Let $g(X)$ be any function of $X$. Then the covariance of $g(X)$ and $D_w$ is

$$ Cov\big{(}g(X), D_w\big{)} ~ = ~ E\big{(}g(X)D_w\big{)} $$

because $E(D_w) = 0$. By iteration,

$$ \begin{align*} E(g(X)D_w) ~ &= ~ E\big{(}E(g(X)D_w \mid X)\big{)}\\ &= ~ E\big{(}g(X)E(D_w \mid X)\big{)}\\ &= ~ 0 \end{align*} $$

Thus the deviation from the conditional mean, which we have denoted $D_w$, is uncorrelated with functions of $X$.

This is a powerful orthogonality property that will be used repeatedly in this chapter. As an informal visual image, think of the space of all possible functions of $X$ to be the surface of a table. Imagine $Y$ to be a point above the table. To predict $Y$ by a function of $X$ it makes sense to find the point on the table that is closest to $Y$. So drop the perpendicular from $Y$ to the table.
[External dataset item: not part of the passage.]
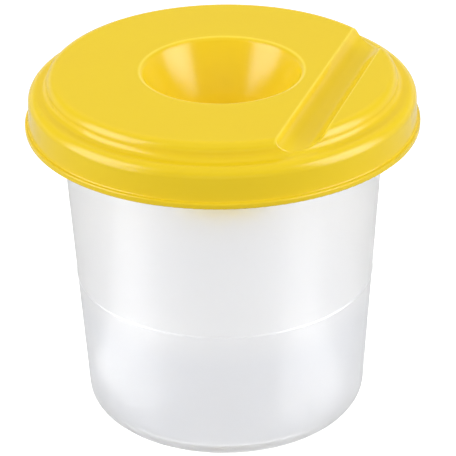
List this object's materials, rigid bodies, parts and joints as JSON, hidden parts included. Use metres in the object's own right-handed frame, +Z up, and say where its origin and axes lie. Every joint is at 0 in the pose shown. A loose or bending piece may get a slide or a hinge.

  • The point where the perpendicular hits the table is $b(X)$. We say that the conditional expectation of $Y$ given $X$ is the projection of $Y$ on the space of functions of $X$.
  • $D_w$ is the perpendicular; it is orthogonal to the table.

Later in this chapter we will see in exactly what sense $b(X)$ is the best guess for $Y$.